This book contains all the stories I have written that are not included in East and West. The tales in that collection were of about the same length and written on the same scale and so it seemed convenient to publish them together in a single volume. Most of the stories which I have now gathered together are very much shorter. Some were written many years ago, others more recently. They appeared in magazines and were afterwards issued in book form. To the first lot I gave the title of Cosmopolitans, because they were offered to the public in the Cosmopolitan magazine, and except for Ray Long, who was then its editor, would never have been written.
When I was in China in 1920, I took notes of whatever I saw that excited my interest, with the intention of making a connected narrative out of them; but when I came home and read them it seemed to me that they had a vividness which I might easily lose if I tried to elaborate them. So I changed my mind and decided to publish them as they stood under the title: On a Chinese Screen. Ray Long chanced to read this and it occurred to him that some of my notes might well be taken for short stories. I have included two of them, “The Taipan”and“The Consul, ”in this volume. The fact is that if you are a story-teller any curious person you meet has a way of suggesting a story, and incidents that to others will seem quite haphazard have a way of presenting themselves to you with the pattern your natural instinct has impressed on them.
Magazine readers do not like starting a story and, after reading for a while, being told to turn to page one hundred and something. Writers do not like it either, for they think the interruption disturbs the reader and they have besides an uneasy fear that sometimes he will not take the trouble and so leave their story unfinished. There is no help for it. Everyone should know that a magazine costs more to produce than it is sold for, and could not exist but for the advertisements. The advertisers think that their announcements are more likely to be read if they are on the same page as matter which they modestly, but often mistakenly, think of greater interest. So in the illustrated periodicals it has been found advisable to put the beginning of a story or an article, with the picture that purports to illustrate it, at the beginning and the continuation with the advertisements later on.
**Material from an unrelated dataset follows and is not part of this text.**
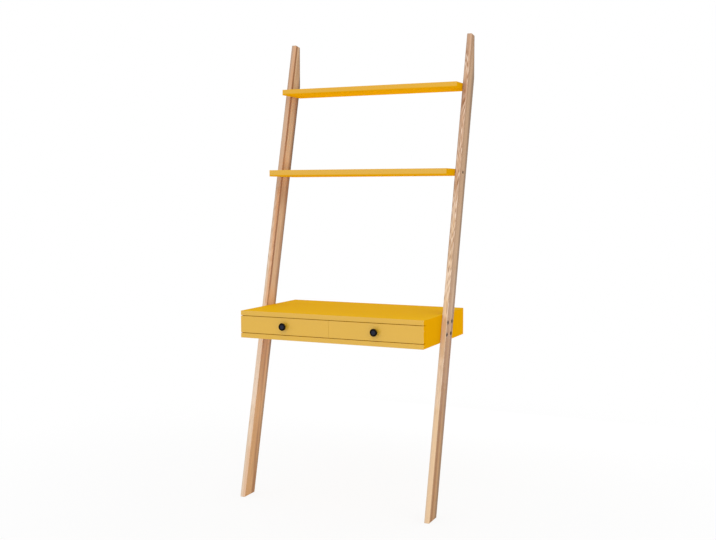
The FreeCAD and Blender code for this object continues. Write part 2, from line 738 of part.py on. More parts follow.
def fixings():
    """The bolts, inserts, dowels, hangers and screws that are alike, grouped by kind."""
    groups = {"leg_bolts": [], "bolt_inserts": [], "wall_hangers": [], "wall_hanger_screws": []}
    groups["dowels"] = desk_dowels()
    for side in SIDES.values():
        groups["leg_bolts"] += fasteners(LEG_BOLT, leg_bolt_points(side), Vec(side, 0, 0))
        groups["bolt_inserts"] += insert_solids(side)
        groups["dowels"] += shelf_dowels(side)
        groups["wall_hangers"].append(hanger(side))
        groups["wall_hanger_screws"] += fasteners(HANGER_SCREW, hanger_screw_points(side), Vec(0, 1, 0))
    groups["desk_screws"] = desk_screws()
    groups["desk_runner_screws"] = desk_runner_screws()
    groups["front_bumpers"] = front_bumpers()
    return groups


def build():
    """Every node of the piece by name."""
    nodes = {}
    for name, side in SIDES.items():
        nodes["leg_" + name] = leg(side)
        nodes["desk_side_" + name] = desk_side(side)
        nodes.update({f"{name}_drawer_{piece}": shape for piece, shape in drawer(name).items()})
        for race in RACES:
            nodes[f"{name}_drawer_{race}_balls"] = balls(name, race)
            nodes[f"{name}_drawer_{race}_ball_cages"] = ball_cages(name, race)
    for owner, name in runner_edges():
        pieces = runner(owner, name)
        nodes.update({f"{owner}_drawer_{name}_runner_{piece}": shape for piece, shape in pieces.items()})
    nodes["desk_top"] = desk_panel(BAY_TOP, DESK_HEIGHT, BAY_TOP)
    nodes["desk_bottom"] = desk_panel(DESK_BOTTOM, DESK_BOTTOM, BAY_BOTTOM)
    nodes["desk_divider"] = desk_divider()
    nodes["desk_back"] = desk_back()
    nodes.update({"shelf_" + name: shelf(name) for name in SHELVES})
    nodes.update(fixings())
    return nodes


save(build())
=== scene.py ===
# %% [markdown]
# # A leaning ladder desk
#
# Two ash boards lean on a wall. Between them hang a desk box with two drawers and two shelves, all
# sprayed in the same golden yellow. This lesson dresses that desk: the joiner's pieces arrive ready
# cut, at their real size, and each cell gives one of them its finish or adds what turning, casting or
# threading would have left on it. Lengths are in metres, X runs to the right, Y to the wall and Z up.

# %% Load the cut pieces
import json
import math
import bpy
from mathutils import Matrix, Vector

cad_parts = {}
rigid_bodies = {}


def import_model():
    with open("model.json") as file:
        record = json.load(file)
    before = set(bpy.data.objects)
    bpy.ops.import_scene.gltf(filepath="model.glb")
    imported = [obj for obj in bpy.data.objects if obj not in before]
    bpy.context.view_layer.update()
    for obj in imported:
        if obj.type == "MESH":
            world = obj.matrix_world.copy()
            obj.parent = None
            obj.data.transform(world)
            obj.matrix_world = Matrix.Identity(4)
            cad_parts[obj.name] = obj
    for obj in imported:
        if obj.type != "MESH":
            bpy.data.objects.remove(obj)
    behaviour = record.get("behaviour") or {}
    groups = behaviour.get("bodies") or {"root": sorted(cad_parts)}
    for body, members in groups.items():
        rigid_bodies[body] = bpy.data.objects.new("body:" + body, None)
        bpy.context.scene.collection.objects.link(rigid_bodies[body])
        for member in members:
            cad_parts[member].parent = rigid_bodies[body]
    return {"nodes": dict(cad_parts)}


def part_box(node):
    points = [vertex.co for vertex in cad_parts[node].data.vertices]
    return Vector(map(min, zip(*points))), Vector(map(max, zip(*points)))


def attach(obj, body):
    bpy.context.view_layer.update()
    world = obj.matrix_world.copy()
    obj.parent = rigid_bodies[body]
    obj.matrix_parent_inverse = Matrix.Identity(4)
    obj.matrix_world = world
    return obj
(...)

Neither readers nor writers should complain. Readers get something for far less than cost price and writers are paid sums for their productions which only the advertisements render possible. They should remember that they are only there as bait. Their office is to fill blank spaces and indirectly induce their readers to buy motor accessories, aids to beauty and join correspondence courses. Fortunately this need not affect them. The best story from the advertisers’ standpoint (and they make their views felt on this question) is the story that gives readers most entertainment. Ray Long conceived the notion that the readers of the Cosmopolitan would like it if they were given at least one story that they could read without having to hunt for the continuation among the advertisements, and he commissioned me to write half a dozen sketches of the same sort as those in On a Chinese Screen. They were to be short enough to print on opposite pages of the magazine and leave plenty of room for illustration.
The sketches I wrote pleased and the commission was renewed. I went on writing them until my natural verbosity got the better of me and I found myself no longer able to keep my stories within the limits imposed upon me. Then I had to stop. I think I learned a good deal from the writing of them and I am glad that I did. My difficulty was to compress what I had to tell into a number of words which must not be exceeded and yet leave the reader with the impression that I had told all there was to tell. It was this that made the enterprise amusing. It was also salutary. I could not afford to waste a word. I had to be succinct. I was surprised to find how many adverbs and adjectives I could leave out without any harm to the matter or the manner. One often writes needless words because they give the phrase balance. It was very good practice to try to get it into a sentence without using a word that was not necessary to the sense.
The matter, of course, had to be chosen with discretion; it would have been futile to take a theme that demanded elaborate development. I have a natural predilection for completeness, so that even in the little space at my disposal I wanted my story to have a certain structure. I do not care for the shapeless story. To my mind it is not enough when the writer gives you the plain facts seen through his own eyes (which means of course that they are not plain facts, but facts coloured by his own idiosyncrasy); I think he should impose a pattern on them. Naturally these stories are anecdotes. If stories are interesting and well told they are none the worse for that. The anecdote is the basis of fiction. The restlessness of writers forces upon fiction from time to time forms that are foreign to it, but when it has been oppressed for a period by obscurity, propaganda or affectation, it reverts, and returns inevitably to the proper function of fiction, which is to tell an interesting story.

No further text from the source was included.